TASK TO COMPLETE: Write out exactly the lines from the line with "hide_parts(node)" through the line with "lid_end, body_start = BACK_CREASE[0]", both ends included, and no other line.

GIVEN DATA:
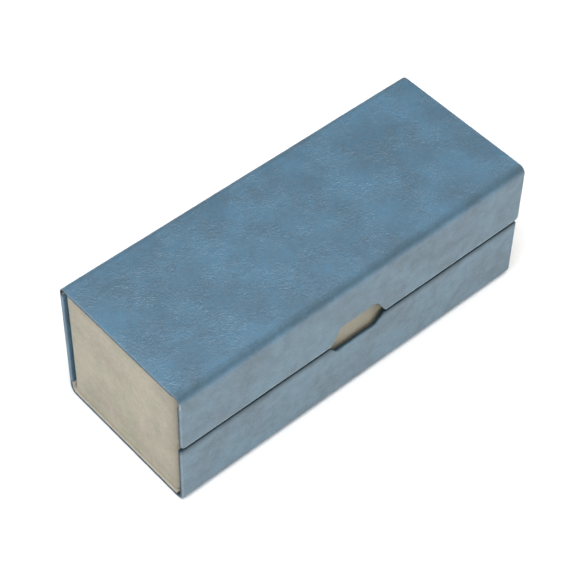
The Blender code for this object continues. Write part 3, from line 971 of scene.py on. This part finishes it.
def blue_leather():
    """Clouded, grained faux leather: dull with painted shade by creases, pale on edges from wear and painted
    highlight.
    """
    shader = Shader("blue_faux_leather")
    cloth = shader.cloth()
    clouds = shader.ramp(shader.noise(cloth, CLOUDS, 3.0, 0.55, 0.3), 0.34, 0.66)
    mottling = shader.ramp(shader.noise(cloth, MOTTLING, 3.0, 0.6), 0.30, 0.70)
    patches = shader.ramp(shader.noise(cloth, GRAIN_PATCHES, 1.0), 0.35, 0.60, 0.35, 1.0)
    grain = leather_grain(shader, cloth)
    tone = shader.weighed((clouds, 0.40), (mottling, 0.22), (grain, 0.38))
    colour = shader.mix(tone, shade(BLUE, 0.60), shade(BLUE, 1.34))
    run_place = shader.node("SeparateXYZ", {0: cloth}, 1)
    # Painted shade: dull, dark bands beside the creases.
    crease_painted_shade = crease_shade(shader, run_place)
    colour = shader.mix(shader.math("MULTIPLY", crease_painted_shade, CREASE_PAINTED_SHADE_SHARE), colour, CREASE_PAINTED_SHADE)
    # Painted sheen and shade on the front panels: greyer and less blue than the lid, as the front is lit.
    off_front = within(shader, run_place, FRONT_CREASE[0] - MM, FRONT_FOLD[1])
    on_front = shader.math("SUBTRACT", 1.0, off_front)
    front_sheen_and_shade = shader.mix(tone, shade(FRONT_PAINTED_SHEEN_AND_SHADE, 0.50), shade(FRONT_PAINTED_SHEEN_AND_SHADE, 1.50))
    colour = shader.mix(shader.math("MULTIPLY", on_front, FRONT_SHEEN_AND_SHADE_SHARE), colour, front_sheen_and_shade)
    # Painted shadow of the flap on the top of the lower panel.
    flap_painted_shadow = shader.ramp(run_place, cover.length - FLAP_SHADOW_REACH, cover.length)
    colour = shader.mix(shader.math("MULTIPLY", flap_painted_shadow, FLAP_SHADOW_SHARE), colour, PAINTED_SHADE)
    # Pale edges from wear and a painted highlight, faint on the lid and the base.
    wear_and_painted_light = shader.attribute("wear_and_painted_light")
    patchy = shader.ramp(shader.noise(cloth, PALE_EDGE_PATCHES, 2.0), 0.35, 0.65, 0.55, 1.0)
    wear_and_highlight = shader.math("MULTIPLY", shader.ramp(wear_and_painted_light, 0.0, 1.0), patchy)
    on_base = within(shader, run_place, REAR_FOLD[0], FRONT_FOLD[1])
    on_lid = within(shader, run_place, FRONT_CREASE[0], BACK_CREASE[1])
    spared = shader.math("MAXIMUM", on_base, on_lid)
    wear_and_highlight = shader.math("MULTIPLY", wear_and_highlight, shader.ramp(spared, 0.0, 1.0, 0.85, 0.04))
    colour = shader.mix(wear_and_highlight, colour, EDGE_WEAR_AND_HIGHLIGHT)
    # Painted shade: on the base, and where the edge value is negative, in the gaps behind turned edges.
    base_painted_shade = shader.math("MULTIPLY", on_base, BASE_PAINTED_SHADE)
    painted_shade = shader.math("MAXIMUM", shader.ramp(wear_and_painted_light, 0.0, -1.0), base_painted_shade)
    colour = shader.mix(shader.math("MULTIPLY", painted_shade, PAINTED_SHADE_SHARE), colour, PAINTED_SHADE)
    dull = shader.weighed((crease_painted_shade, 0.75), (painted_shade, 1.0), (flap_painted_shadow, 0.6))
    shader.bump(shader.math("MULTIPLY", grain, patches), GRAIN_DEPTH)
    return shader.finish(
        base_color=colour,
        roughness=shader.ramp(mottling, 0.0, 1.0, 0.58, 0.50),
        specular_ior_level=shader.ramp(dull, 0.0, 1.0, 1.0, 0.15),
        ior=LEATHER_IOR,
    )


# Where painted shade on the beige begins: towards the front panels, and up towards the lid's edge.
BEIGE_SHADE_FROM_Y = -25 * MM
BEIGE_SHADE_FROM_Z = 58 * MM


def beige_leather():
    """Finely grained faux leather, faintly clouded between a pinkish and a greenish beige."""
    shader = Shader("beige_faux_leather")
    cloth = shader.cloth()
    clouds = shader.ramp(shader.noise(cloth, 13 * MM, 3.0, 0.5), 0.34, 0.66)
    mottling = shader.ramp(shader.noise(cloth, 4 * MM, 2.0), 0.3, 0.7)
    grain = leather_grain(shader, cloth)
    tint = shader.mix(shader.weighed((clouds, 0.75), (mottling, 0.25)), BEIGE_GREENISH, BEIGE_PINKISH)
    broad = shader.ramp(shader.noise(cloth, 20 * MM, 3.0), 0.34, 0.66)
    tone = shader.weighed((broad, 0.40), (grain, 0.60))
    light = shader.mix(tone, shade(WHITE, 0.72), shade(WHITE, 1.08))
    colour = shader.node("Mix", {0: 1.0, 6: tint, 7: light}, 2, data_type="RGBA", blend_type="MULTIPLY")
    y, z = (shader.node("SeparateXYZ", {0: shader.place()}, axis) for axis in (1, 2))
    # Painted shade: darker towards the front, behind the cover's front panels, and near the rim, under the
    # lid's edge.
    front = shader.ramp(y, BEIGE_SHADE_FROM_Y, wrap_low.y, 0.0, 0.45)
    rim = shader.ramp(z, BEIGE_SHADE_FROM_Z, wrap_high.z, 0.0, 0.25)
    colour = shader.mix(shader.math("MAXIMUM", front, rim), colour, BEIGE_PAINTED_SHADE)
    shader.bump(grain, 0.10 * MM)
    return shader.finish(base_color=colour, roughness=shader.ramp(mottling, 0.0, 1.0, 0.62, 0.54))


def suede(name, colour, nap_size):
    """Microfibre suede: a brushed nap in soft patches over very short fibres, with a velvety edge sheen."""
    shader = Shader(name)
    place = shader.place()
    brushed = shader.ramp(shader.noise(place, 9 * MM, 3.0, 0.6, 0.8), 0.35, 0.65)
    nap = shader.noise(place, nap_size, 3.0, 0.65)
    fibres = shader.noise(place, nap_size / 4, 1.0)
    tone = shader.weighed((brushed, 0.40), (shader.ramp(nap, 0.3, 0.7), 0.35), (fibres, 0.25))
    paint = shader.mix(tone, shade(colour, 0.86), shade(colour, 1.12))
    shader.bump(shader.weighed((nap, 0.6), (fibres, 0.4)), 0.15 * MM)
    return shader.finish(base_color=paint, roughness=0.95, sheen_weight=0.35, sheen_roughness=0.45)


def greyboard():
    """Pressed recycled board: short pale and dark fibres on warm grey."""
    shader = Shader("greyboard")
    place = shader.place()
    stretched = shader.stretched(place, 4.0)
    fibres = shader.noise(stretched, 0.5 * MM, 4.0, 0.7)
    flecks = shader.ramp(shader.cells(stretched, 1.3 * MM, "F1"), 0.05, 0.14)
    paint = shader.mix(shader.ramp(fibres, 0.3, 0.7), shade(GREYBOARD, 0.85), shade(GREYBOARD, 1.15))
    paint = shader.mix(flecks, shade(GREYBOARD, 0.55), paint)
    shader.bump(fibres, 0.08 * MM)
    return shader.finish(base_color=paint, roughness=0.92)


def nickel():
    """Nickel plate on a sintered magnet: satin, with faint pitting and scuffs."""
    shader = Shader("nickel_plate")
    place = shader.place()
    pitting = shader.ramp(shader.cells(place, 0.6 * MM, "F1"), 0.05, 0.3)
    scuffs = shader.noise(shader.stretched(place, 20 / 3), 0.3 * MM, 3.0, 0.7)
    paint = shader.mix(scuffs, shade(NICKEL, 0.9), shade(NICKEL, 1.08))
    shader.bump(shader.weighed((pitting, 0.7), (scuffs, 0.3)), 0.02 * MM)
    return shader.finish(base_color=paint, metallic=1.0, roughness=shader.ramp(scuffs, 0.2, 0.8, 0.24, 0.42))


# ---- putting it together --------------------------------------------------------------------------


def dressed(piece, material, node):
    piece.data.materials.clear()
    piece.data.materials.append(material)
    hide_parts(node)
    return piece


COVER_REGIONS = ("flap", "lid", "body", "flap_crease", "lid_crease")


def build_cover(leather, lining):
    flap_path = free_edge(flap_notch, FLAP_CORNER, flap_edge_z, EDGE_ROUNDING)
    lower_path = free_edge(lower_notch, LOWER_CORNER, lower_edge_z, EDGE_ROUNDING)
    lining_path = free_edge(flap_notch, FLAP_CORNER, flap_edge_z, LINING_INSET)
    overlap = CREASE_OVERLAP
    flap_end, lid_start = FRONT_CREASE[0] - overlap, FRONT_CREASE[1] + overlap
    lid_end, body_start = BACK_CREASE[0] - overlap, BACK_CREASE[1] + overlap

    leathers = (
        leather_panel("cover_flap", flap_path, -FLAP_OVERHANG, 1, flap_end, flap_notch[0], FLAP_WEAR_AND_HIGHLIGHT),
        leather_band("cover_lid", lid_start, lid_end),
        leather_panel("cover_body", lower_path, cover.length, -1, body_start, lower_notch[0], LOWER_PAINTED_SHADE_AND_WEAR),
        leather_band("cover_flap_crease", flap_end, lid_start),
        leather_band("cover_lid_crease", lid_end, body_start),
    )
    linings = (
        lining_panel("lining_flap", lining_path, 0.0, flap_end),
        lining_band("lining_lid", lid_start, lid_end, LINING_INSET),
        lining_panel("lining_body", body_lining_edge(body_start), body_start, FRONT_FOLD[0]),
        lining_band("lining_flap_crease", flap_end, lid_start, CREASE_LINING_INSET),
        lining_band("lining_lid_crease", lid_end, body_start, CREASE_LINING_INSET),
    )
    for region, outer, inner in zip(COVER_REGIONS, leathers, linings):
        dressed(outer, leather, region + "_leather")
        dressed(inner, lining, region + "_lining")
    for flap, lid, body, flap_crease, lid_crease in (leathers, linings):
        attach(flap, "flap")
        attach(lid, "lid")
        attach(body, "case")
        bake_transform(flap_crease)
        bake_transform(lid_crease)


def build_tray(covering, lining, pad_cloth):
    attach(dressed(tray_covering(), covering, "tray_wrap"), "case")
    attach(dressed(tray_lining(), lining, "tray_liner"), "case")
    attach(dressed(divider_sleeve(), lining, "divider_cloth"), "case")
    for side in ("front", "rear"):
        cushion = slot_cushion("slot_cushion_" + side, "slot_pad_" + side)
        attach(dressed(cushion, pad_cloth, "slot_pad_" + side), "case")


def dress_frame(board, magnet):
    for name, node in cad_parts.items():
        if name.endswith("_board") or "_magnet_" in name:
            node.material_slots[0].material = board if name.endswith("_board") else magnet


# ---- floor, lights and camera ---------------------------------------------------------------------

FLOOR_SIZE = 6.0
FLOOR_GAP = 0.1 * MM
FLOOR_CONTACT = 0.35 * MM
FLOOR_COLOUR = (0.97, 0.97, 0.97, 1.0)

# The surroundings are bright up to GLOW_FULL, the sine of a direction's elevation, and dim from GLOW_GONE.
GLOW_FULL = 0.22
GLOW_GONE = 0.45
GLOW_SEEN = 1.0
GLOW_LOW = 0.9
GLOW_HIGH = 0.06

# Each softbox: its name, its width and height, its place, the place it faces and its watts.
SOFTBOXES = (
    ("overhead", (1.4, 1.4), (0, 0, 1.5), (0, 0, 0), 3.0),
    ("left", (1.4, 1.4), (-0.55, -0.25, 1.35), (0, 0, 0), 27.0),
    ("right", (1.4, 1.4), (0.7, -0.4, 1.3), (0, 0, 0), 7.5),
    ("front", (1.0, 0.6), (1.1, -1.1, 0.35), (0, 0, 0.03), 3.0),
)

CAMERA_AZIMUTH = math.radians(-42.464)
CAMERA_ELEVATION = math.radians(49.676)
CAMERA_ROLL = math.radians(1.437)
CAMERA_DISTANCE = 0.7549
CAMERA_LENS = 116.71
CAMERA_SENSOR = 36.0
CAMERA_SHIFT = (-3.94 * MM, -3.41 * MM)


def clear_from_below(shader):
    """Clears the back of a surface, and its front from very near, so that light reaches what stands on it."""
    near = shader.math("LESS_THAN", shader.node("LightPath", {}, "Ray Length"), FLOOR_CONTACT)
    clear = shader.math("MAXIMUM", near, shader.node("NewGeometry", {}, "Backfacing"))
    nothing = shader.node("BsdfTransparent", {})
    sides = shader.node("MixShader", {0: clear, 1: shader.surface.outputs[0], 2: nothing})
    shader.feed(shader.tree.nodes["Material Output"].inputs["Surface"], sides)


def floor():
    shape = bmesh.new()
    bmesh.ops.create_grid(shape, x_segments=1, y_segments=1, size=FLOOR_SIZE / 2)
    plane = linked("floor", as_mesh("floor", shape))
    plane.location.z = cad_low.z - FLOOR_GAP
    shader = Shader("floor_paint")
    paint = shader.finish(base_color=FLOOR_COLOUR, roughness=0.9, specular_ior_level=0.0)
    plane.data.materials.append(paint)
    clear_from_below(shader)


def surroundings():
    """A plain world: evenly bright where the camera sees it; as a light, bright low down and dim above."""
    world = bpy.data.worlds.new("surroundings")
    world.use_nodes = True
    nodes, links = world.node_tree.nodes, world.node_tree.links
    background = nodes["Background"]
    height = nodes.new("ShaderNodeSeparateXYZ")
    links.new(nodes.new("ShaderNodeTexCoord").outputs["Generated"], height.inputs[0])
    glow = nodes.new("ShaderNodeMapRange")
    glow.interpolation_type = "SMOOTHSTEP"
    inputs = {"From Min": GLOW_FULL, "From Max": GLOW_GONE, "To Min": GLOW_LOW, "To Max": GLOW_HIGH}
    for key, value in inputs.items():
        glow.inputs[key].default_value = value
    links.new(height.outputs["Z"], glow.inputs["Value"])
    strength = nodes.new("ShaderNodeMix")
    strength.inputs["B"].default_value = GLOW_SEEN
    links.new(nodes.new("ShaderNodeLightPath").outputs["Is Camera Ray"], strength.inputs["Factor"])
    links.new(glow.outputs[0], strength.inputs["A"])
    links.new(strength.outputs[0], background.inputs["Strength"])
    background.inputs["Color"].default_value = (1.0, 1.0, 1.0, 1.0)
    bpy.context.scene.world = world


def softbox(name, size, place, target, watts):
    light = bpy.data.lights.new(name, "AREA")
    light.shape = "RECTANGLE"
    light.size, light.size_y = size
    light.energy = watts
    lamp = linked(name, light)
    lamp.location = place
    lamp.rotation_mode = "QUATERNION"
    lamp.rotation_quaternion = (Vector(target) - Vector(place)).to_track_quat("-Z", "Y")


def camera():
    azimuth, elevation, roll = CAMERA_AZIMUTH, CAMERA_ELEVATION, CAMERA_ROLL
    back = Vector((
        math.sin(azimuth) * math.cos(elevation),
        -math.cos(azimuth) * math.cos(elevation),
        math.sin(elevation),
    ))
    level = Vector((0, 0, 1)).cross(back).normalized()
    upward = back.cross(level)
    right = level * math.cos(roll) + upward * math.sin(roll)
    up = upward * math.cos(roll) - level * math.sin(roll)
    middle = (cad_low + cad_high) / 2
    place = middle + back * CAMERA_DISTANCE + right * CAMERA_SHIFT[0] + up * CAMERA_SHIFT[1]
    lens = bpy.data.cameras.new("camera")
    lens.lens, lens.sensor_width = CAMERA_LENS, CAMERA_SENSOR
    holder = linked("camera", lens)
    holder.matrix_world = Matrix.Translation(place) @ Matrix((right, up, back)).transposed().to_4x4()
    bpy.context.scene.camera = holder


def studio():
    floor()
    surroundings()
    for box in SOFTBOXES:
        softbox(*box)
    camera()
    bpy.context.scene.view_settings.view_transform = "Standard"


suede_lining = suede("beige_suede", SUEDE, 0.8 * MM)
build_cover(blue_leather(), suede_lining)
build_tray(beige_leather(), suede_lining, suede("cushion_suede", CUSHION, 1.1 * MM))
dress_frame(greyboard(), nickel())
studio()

THE ANSWER:
    hide_parts(node)
    return piece


COVER_REGIONS = ("flap", "lid", "body", "flap_crease", "lid_crease")


def build_cover(leather, lining):
    flap_path = free_edge(flap_notch, FLAP_CORNER, flap_edge_z, EDGE_ROUNDING)
    lower_path = free_edge(lower_notch, LOWER_CORNER, lower_edge_z, EDGE_ROUNDING)
    lining_path = free_edge(flap_notch, FLAP_CORNER, flap_edge_z, LINING_INSET)
    overlap = CREASE_OVERLAP
    flap_end, lid_start = FRONT_CREASE[0] - overlap, FRONT_CREASE[1] + overlap
    lid_end, body_start = BACK_CREASE[0] - overlap, BACK_CREASE[1] + overlap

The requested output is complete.